Have you thought what happens when the wire goes from -100V to +100V?
 
Hi All,

I'm improving a circuit for a dynamo, which is to feed the AC into a USB 5v output. The dynamo has a wide range, theoretically anything up to 100v is possible, but at lower speeds it'll generate about 6v. As bicycle speeds are generally all over the place, it can differ quite widely. I know that I've had over 50v downhill at speed.

Why this matters, is at lower speeds the voltage is crucial to getting enough wattage out to the USB. Previously I've used a standard bridge, with a 1.1v drop, a 24v darlington regulator and then the switch mode buck.

I'm trying to improve lower speed efficiency, at the expensive of higher speed by replacing the 1.1v bridge with mosfets. This means I'm limited to 20v unless I add in more resistors and zeners, but the switch mode can only handle a maximum of 24v anyway. So, my thinking now is a 18v zener/darlington on protection and then the fets should be safe. Does the x1.41 factor still apply here?

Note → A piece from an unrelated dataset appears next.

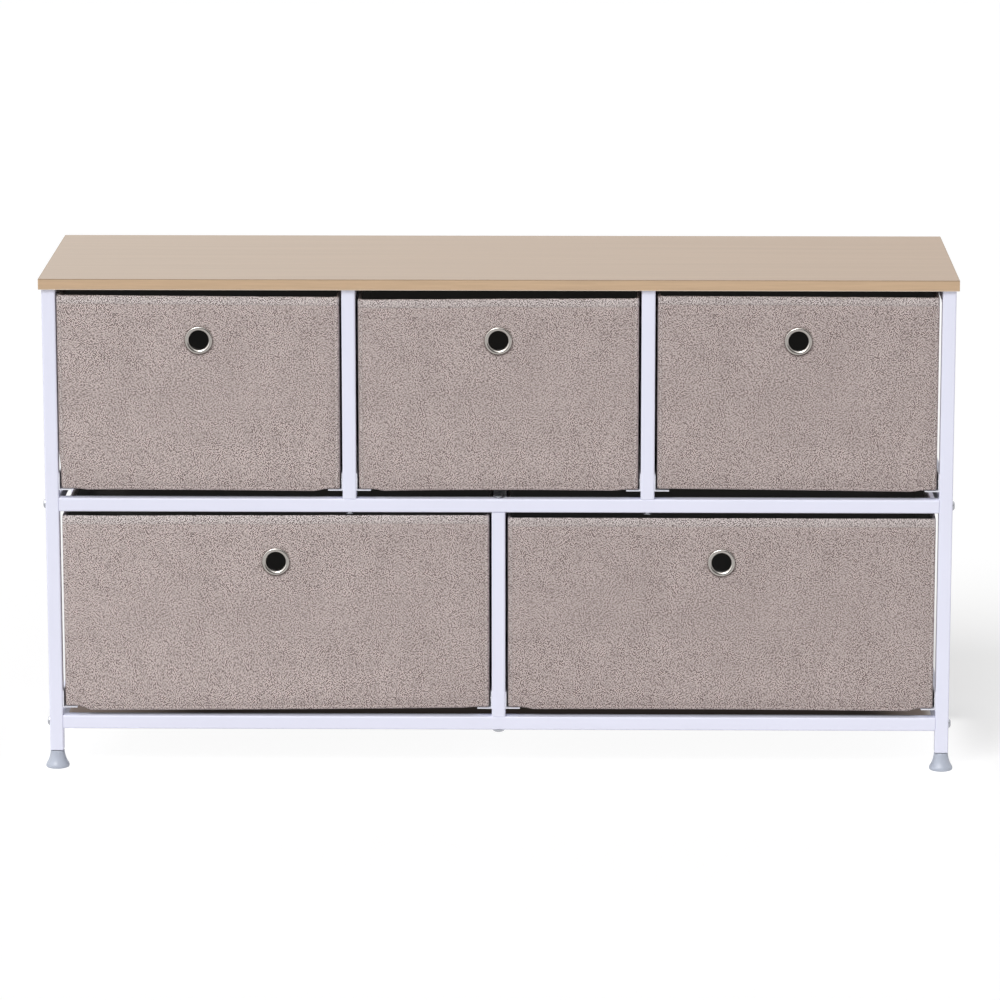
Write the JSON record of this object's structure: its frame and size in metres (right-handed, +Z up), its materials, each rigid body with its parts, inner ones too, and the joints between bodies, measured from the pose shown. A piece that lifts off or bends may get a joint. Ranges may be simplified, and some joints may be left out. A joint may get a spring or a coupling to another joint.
{
  "type": "fabric drawer dresser",
  "caption": "Low wide dresser: white square-tube frame, pale oak-look top, and sliding fabric bins with metal eyelet pulls in two tiers, on flared levelling feet.",
  "frame": {"origin": "on the floor, under the middle of the top board", "axes": "+X along the width, -Y out of the front where the bins pull out, +Z up"},
  "size_m": [1.005, 0.305, 0.55],
  "materials": {
    "oak_board": "pale oak grain, satin",
    "oak_edge": "warm oak edge band, satin",
    "white_frame": "white powder coat",
    "white_runner": "white painted sheet",
    "zinc": "bright zinc plate",
    "plug_plastic": "black moulded plastic",
    "foot_plastic": "cloudy pale plastic",
    "bin_fabric": "speckled greige weave",
    "bin_lining": "charcoal non-woven lining",
    "stiff_board": "grey board",
    "eyelet_metal": "polished nickel"
  },
  "bodies": {
    "frame": {"top_board": "oak_board", "edge_band": "oak_edge", "board_screws": "zinc", "side_frame_left": "white_frame", "side_frame_right": "white_frame", "upper_divider_left": "white_frame", "upper_divider_right": "white_frame", "lower_divider": "white_frame", "leg_bolts": "zinc", "divider_screws": "zinc", "tube_plugs": "plug_plastic", "runner_rivets": "zinc", "middle_rail_front": "white_frame", "bottom_rail_front": "white_frame", "middle_rail_back": "white_frame", "bottom_rail_back": "white_frame", "runner_upper_left_a": "white_runner", "runner_upper_left_b": "white_runner", "runner_upper_middle_a": "white_runner", "runner_upper_middle_b": "white_runner", "runner_upper_right_a": "white_runner", "runner_upper_right_b": "white_runner", "runner_lower_left_a": "white_runner", "runner_lower_left_b": "white_runner", "runner_lower_right_a": "white_runner", "runner_lower_right_b": "white_runner"},
    "bin_upper_left": {"bin_shell_upper_left": "bin_fabric", "wall_boards_upper_left": "stiff_board", "lining_upper_left": "bin_lining", "base_board_upper_left": "stiff_board", "eyelet_upper_left": "eyelet_metal", "eyelet_washer_upper_left": "eyelet_metal"},
    "bin_upper_middle": {"bin_shell_upper_middle": "bin_fabric", "wall_boards_upper_middle": "stiff_board", "lining_upper_middle": "bin_lining", "base_board_upper_middle": "stiff_board", "eyelet_upper_middle": "eyelet_metal", "eyelet_washer_upper_middle": "eyelet_metal"},
    "bin_upper_right": {"bin_shell_upper_right": "bin_fabric", "wall_boards_upper_right": "stiff_board", "lining_upper_right": "bin_lining", "base_board_upper_right": "stiff_board", "eyelet_upper_right": "eyelet_metal", "eyelet_washer_upper_right": "eyelet_metal"},
    "bin_lower_left": {"bin_shell_lower_left": "bin_fabric", "wall_boards_lower_left": "stiff_board", "lining_lower_left": "bin_lining", "base_board_lower_left": "stiff_board", "eyelet_lower_left": "eyelet_metal", "eyelet_washer_lower_left": "eyelet_metal"},
    "bin_lower_right": {"bin_shell_lower_right": "bin_fabric", "wall_boards_lower_right": "stiff_board", "lining_lower_right": "bin_lining", "base_board_lower_right": "stiff_board", "eyelet_lower_right": "eyelet_metal", "eyelet_washer_lower_right": "eyelet_metal"},
    "levelling_foot_front_left": {"foot_front_left": "foot_plastic"},
    "levelling_foot_front_right": {"foot_front_right": "foot_plastic"},
    "levelling_foot_back_left": {"foot_back_left": "foot_plastic"},
    "levelling_foot_back_right": {"foot_back_right": "foot_plastic"}
  },
  "joints": [
    {"name": "slide_upper_left", "type": "slide", "parent": "frame", "child": "bin_upper_left", "axis": [0, -1, 0], "range_m": [0, 0.2]},
    {"name": "slide_upper_middle", "type": "slide", "parent": "frame", "child": "bin_upper_middle", "axis": [0, -1, 0], "range_m": [0, 0.2]},
    {"name": "slide_upper_right", "type": "slide", "parent": "frame", "child": "bin_upper_right", "axis": [0, -1, 0], "range_m": [0, 0.2]},
    {"name": "slide_lower_left", "type": "slide", "parent": "frame", "child": "bin_lower_left", "axis": [0, -1, 0], "range_m": [0, 0.2]},
    {"name": "slide_lower_right", "type": "slide", "parent": "frame", "child": "bin_lower_right", "axis": [0, -1, 0], "range_m": [0, 0.2]},
    {"name": "turn_foot_front_left", "type": "hinge", "parent": "frame", "child": "levelling_foot_front_left", "pos_m": [-0.4895, -0.1395, 0], "axis": [0, 0, 1], "continuous": true},
    {"name": "turn_foot_front_right", "type": "hinge", "parent": "frame", "child": "levelling_foot_front_right", "pos_m": [0.4895, -0.1395, 0], "axis": [0, 0, 1], "continuous": true},
    {"name": "turn_foot_back_left", "type": "hinge", "parent": "frame", "child": "levelling_foot_back_left", "pos_m": [-0.4895, 0.1395, 0], "axis": [0, 0, 1], "continuous": true},
    {"name": "turn_foot_back_right", "type": "hinge", "parent": "frame", "child": "levelling_foot_back_right", "pos_m": [0.4895, 0.1395, 0], "axis": [0, 0, 1], "continuous": true}
  ]
}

Please take a look at the circuit and see if I've made any errors. I'm completely new to PCB design (you'll notice I haven't figured out how to switch the P-FETS around yet).

Many thanks!

Andrew
What does this alternator look like?
Does it ride on the hub, part of the wheel or???
PS:
Google has pictures. :D
 
comment 1:
There is a wire labeled 0 to +100V in one place and labeled 0 to -100V in another place.
Have you thought what happens when the wire goes from -100V to +100V?
Yes, the the labels are a hangover and are nonsense. That common line should read sine wave from +-0V to +-100V peak. Yes, I had considered what would hapen when the voltage reverses. that is the essnce of the circuit. At the moment the capacitor would discharge through the CB juction of the power transistor and then through the protection diode- that is the gross error that I mentioned.

I was in a real rush when I did that circuit- it's the principle that counts though
 
I ended up going back to four sckhotties and two large zenier diodes to dump anything over 18V. When the dynamo has a load on it the voltage will go back down to 6V so really the protection is just for spikes.

Next up, a digital relay. Time for a new thread!